Return exactly the listing's lines, from its first line to the line holding "bucket_half = 935", ends included.

- _Items_:
--- Start ---
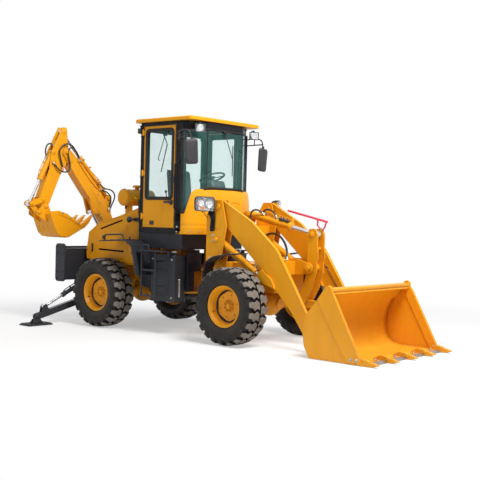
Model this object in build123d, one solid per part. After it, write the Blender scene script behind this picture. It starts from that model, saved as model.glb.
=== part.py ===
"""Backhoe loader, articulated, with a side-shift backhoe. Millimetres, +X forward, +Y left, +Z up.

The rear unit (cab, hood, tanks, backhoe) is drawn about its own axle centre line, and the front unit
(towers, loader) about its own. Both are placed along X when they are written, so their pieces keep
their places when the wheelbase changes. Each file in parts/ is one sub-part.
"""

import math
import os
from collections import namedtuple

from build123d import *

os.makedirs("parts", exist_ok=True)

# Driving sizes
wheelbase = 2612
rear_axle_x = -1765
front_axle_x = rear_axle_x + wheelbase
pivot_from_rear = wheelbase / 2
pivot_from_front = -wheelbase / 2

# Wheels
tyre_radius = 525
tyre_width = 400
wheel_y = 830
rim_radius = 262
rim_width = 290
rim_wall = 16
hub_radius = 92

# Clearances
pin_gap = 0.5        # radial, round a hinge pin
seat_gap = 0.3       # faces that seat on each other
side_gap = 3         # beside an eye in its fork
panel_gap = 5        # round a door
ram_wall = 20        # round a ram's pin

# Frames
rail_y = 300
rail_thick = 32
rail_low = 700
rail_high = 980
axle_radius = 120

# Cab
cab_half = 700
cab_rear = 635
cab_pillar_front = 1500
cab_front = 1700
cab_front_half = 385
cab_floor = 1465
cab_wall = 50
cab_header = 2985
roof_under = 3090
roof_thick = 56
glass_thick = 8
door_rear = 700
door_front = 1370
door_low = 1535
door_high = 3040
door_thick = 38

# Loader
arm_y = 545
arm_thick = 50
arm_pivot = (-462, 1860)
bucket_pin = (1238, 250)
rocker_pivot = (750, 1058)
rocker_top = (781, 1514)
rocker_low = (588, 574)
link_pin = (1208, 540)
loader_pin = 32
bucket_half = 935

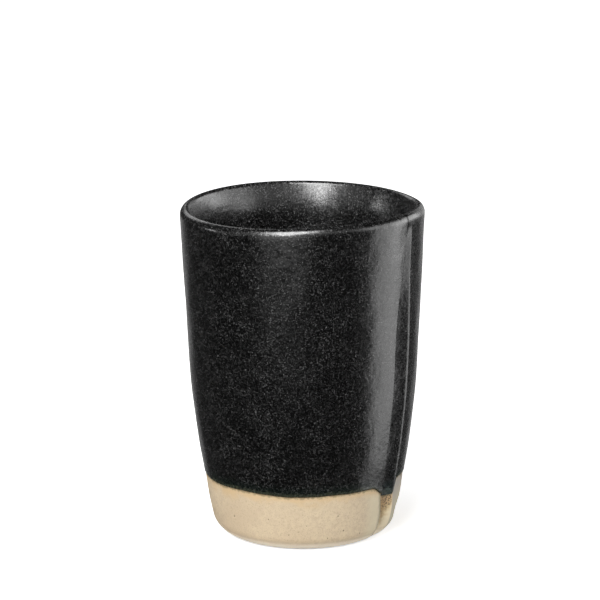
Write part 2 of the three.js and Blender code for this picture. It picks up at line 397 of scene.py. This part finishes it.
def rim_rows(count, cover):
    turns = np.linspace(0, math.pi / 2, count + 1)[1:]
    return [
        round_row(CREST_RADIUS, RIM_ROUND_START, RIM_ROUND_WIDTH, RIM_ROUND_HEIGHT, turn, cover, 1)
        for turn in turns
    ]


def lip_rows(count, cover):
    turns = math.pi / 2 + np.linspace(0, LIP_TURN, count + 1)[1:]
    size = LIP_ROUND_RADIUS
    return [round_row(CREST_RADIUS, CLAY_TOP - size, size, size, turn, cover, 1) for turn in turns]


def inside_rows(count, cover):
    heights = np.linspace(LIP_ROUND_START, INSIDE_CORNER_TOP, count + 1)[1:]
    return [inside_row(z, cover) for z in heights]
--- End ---
- _Written solution_:
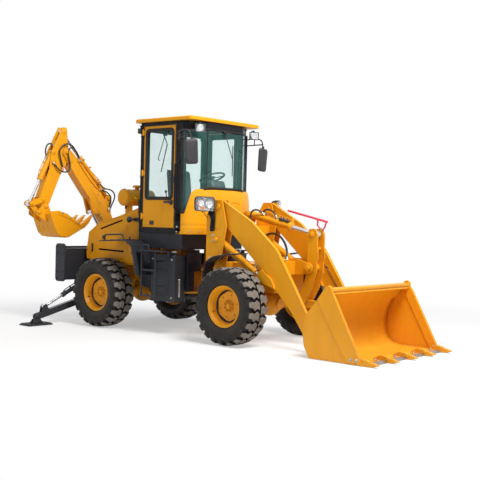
Model this object in build123d, one solid per part. After it, write the Blender scene script behind this picture. It starts from that model, saved as model.glb.
=== part.py ===
"""Backhoe loader, articulated, with a side-shift backhoe. Millimetres, +X forward, +Y left, +Z up.

The rear unit (cab, hood, tanks, backhoe) is drawn about its own axle centre line, and the front unit
(towers, loader) about its own. Both are placed along X when they are written, so their pieces keep
their places when the wheelbase changes. Each file in parts/ is one sub-part.
"""

import math
import os
from collections import namedtuple

from build123d import *

os.makedirs("parts", exist_ok=True)

# Driving sizes
wheelbase = 2612
rear_axle_x = -1765
front_axle_x = rear_axle_x + wheelbase
pivot_from_rear = wheelbase / 2
pivot_from_front = -wheelbase / 2

# Wheels
tyre_radius = 525
tyre_width = 400
wheel_y = 830
rim_radius = 262
rim_width = 290
rim_wall = 16
hub_radius = 92

# Clearances
pin_gap = 0.5        # radial, round a hinge pin
seat_gap = 0.3       # faces that seat on each other
side_gap = 3         # beside an eye in its fork
panel_gap = 5        # round a door
ram_wall = 20        # round a ram's pin

# Frames
rail_y = 300
rail_thick = 32
rail_low = 700
rail_high = 980
axle_radius = 120

# Cab
cab_half = 700
cab_rear = 635
cab_pillar_front = 1500
cab_front = 1700
cab_front_half = 385
cab_floor = 1465
cab_wall = 50
cab_header = 2985
roof_under = 3090
roof_thick = 56
glass_thick = 8
door_rear = 700
door_front = 1370
door_low = 1535
door_high = 3040
door_thick = 38

# Loader
arm_y = 545
arm_thick = 50
arm_pivot = (-462, 1860)
bucket_pin = (1238, 250)
rocker_pivot = (750, 1058)
rocker_top = (781, 1514)
rocker_low = (588, 574)
link_pin = (1208, 540)
loader_pin = 32
bucket_half = 935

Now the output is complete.